Aim |
Please write out the material below exactly as given.

Given information |
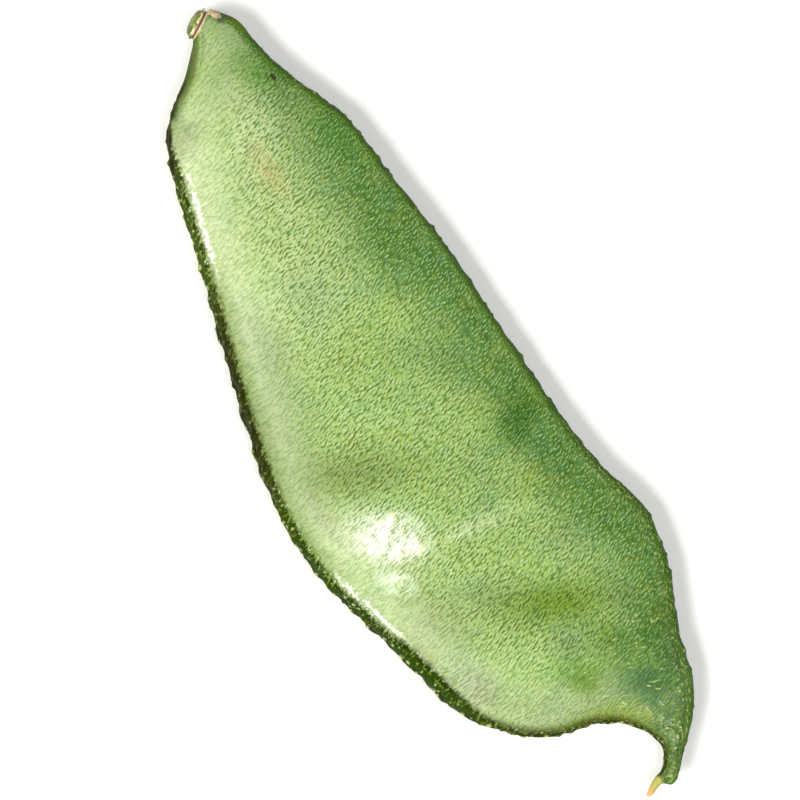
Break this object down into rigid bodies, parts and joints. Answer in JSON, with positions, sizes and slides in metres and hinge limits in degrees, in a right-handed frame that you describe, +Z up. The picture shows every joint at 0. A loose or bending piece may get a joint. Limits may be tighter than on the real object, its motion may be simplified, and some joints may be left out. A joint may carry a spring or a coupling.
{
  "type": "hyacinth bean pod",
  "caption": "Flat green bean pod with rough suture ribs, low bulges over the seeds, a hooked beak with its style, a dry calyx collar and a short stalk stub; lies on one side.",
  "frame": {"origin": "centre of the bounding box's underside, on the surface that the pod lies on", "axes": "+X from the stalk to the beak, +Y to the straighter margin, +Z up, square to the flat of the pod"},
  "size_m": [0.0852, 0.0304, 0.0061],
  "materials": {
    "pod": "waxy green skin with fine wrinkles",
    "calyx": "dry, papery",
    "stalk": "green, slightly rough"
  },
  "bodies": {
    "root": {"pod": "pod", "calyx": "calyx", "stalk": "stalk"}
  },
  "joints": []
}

Result for this exercise |
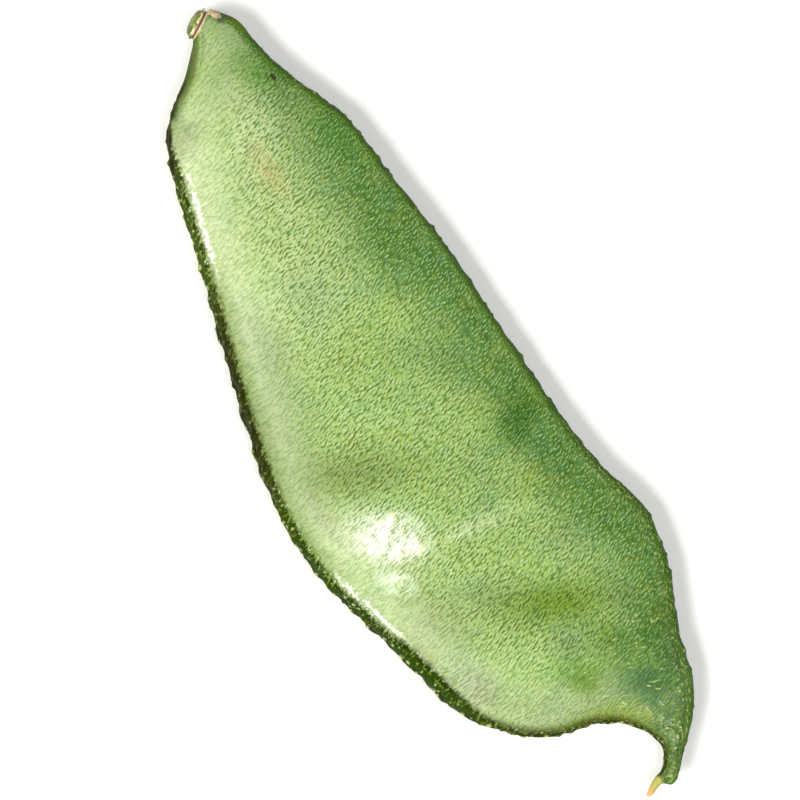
Break this object down into rigid bodies, parts and joints. Answer in JSON, with positions, sizes and slides in metres and hinge limits in degrees, in a right-handed frame that you describe, +Z up. The picture shows every joint at 0. A loose or bending piece may get a joint. Limits may be tighter than on the real object, its motion may be simplified, and some joints may be left out. A joint may carry a spring or a coupling.
{
  "type": "hyacinth bean pod",
  "caption": "Flat green bean pod with rough suture ribs, low bulges over the seeds, a hooked beak with its style, a dry calyx collar and a short stalk stub; lies on one side.",
  "frame": {"origin": "centre of the bounding box's underside, on the surface that the pod lies on", "axes": "+X from the stalk to the beak, +Y to the straighter margin, +Z up, square to the flat of the pod"},
  "size_m": [0.0852, 0.0304, 0.0061],
  "materials": {
    "pod": "waxy green skin with fine wrinkles",
    "calyx": "dry, papery",
    "stalk": "green, slightly rough"
  },
  "bodies": {
    "root": {"pod": "pod", "calyx": "calyx", "stalk": "stalk"}
  },
  "joints": []
}